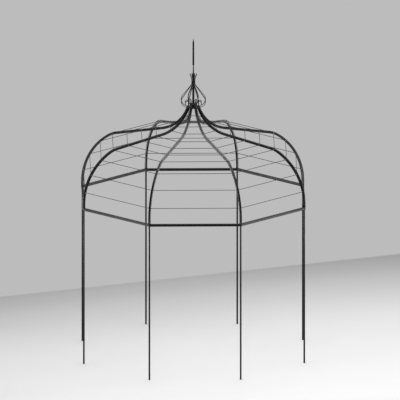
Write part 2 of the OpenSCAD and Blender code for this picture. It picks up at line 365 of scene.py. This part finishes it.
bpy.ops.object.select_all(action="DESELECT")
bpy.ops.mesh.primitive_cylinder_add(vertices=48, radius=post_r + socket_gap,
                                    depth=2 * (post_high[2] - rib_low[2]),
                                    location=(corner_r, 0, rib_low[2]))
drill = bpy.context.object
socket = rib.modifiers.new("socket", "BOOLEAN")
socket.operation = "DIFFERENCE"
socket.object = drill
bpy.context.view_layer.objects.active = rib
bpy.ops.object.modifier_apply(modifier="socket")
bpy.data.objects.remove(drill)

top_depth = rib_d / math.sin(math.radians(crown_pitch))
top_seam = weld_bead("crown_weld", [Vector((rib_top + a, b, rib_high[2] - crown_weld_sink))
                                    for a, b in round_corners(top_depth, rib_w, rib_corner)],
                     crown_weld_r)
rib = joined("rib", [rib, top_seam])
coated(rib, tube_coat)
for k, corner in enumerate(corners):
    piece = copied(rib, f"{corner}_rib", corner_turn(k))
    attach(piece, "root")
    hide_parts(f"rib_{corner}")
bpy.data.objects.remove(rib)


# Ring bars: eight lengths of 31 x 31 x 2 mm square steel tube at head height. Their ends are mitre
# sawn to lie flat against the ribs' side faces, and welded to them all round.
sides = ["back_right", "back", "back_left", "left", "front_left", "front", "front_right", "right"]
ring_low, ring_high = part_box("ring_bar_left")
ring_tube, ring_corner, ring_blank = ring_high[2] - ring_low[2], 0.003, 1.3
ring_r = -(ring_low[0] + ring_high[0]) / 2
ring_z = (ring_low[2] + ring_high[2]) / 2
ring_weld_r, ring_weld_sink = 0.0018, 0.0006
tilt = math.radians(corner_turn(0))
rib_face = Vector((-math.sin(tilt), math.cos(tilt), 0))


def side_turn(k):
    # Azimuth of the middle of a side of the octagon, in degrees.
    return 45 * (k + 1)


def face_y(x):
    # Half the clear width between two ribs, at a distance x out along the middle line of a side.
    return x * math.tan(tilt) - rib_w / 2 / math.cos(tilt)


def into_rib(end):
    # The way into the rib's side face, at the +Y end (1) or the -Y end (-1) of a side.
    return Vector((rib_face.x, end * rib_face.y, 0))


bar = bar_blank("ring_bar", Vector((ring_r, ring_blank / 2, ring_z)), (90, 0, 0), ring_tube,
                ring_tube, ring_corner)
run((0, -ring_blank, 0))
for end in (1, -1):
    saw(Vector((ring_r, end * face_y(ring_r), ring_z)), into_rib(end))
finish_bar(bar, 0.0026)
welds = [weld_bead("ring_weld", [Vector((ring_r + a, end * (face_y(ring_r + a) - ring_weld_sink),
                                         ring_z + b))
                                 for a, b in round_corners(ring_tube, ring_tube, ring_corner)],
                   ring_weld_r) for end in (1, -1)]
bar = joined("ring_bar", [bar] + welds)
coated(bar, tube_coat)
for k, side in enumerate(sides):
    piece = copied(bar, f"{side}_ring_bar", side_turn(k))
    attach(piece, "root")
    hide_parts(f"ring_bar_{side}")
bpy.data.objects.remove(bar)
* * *
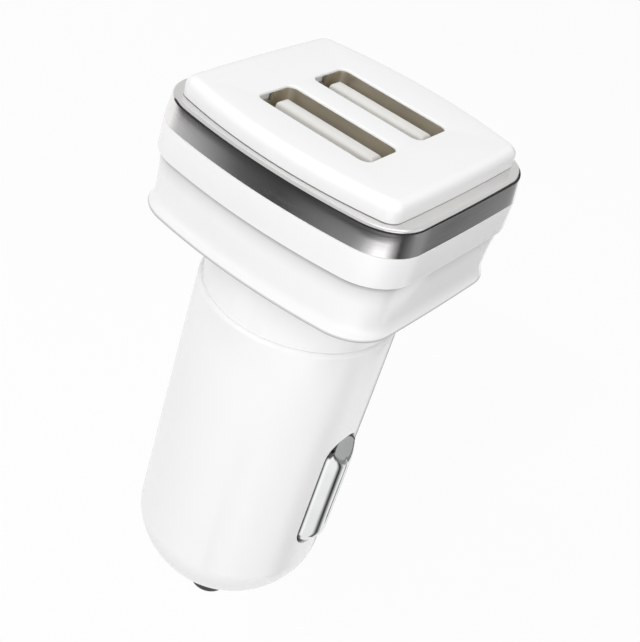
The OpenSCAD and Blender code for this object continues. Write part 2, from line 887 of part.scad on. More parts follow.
...
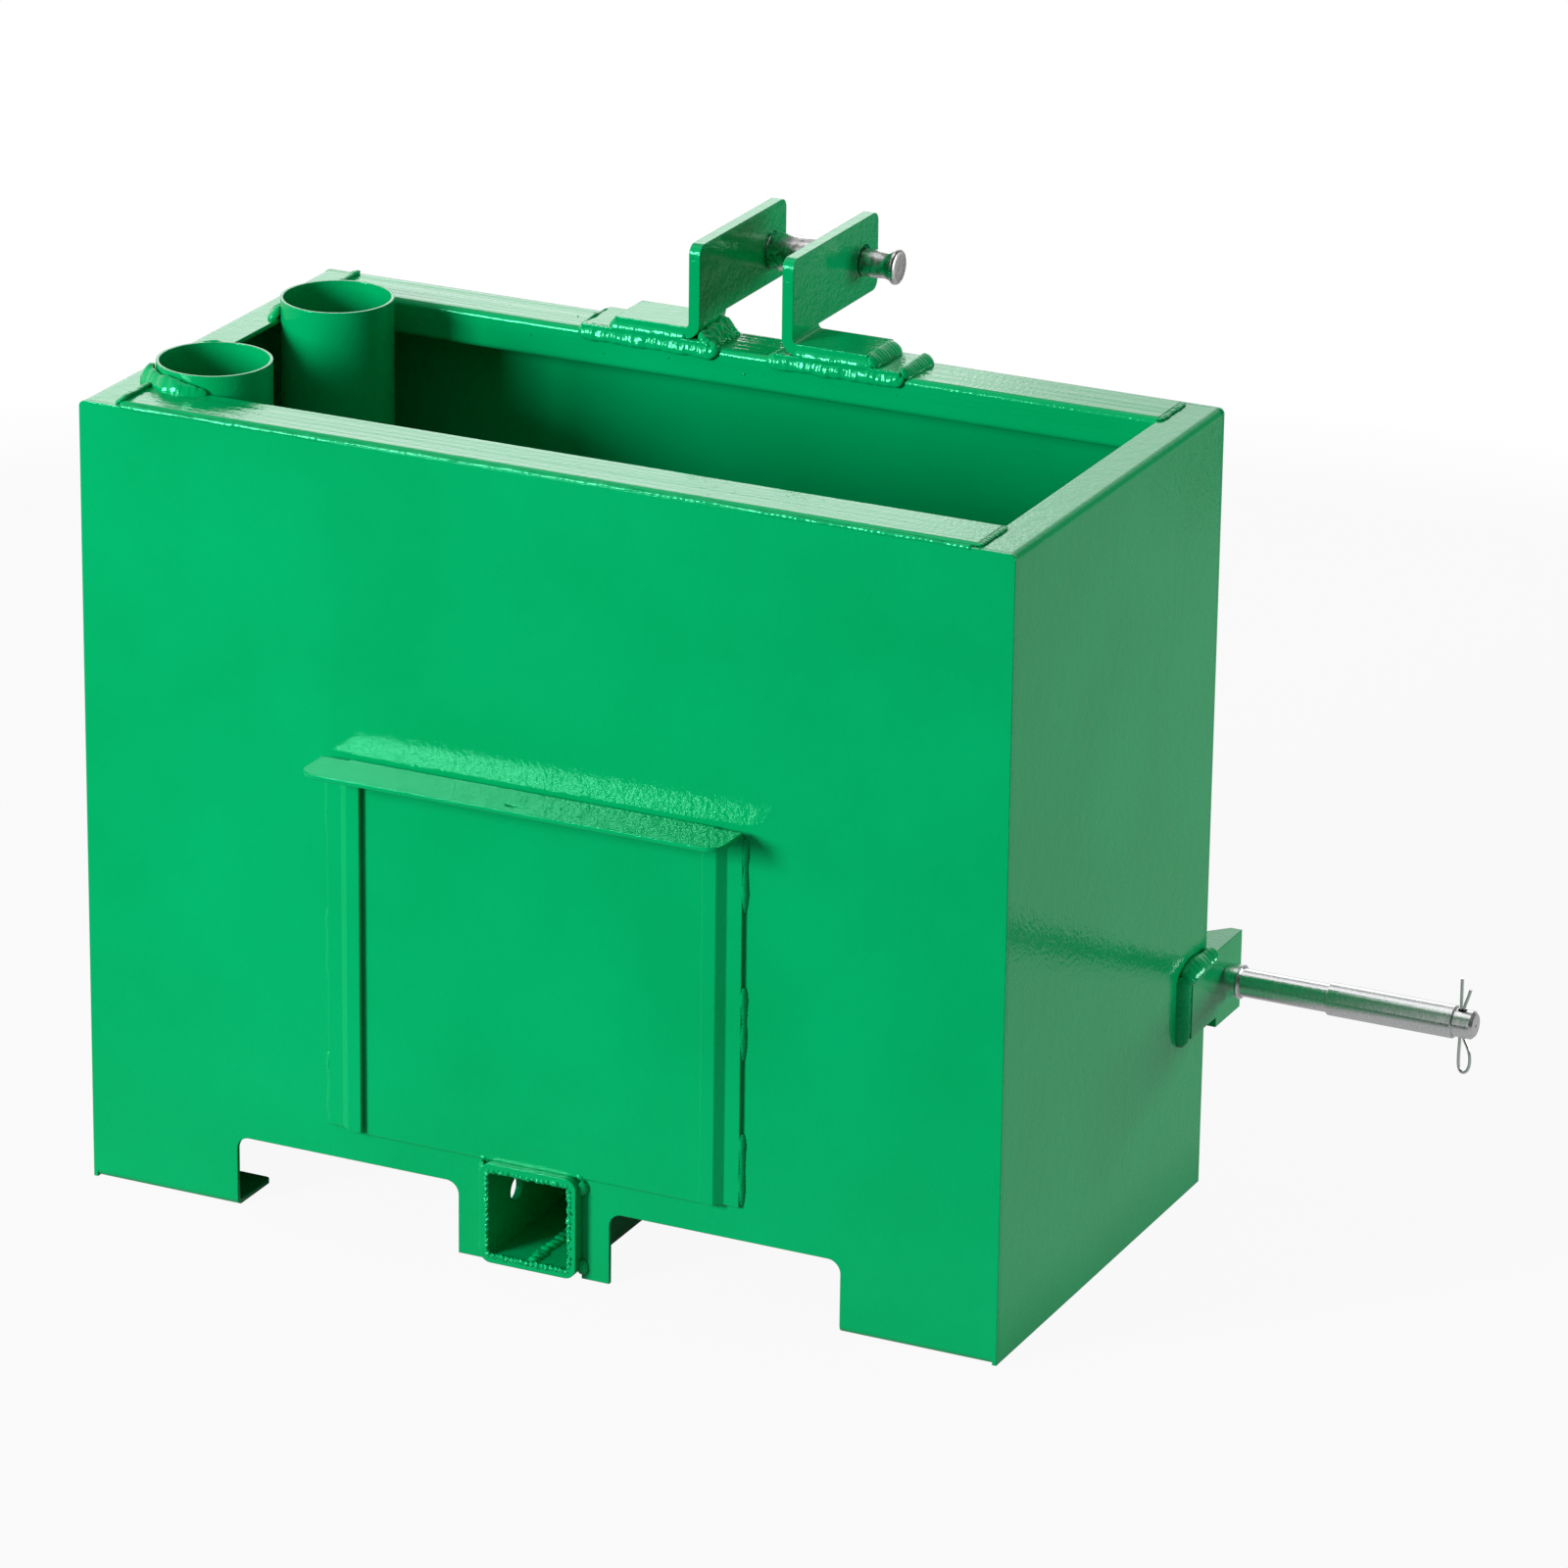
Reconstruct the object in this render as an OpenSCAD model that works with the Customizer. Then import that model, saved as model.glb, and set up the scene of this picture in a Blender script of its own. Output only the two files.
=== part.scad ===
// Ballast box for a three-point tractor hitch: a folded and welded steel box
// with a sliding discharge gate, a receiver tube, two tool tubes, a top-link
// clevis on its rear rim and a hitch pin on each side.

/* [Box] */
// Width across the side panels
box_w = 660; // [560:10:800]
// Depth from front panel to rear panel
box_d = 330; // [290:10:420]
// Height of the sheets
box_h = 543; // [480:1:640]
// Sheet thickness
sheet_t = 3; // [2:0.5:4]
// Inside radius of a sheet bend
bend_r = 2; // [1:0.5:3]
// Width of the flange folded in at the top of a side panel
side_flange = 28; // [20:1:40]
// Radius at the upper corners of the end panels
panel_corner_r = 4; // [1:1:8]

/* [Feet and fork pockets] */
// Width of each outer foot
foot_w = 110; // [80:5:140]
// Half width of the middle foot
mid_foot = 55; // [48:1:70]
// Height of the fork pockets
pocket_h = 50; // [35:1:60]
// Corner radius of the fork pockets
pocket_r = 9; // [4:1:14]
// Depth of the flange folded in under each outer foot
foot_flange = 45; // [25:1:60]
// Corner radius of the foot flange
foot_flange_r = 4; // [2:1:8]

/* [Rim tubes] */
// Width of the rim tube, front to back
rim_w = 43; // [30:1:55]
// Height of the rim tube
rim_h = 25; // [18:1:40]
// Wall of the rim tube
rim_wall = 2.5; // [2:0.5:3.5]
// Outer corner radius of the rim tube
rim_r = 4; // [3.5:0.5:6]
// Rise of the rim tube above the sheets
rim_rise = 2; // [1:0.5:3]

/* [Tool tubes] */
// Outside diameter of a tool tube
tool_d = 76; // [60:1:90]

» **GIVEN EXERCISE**
Search the records above for "piece". Copy each line where it is found.

» **COMPLETE RESPONSE**
    piece = copied(rib, f"{corner}_rib", corner_turn(k))
    attach(piece, "root")
    piece = copied(bar, f"{side}_ring_bar", side_turn(k))
    attach(piece, "root")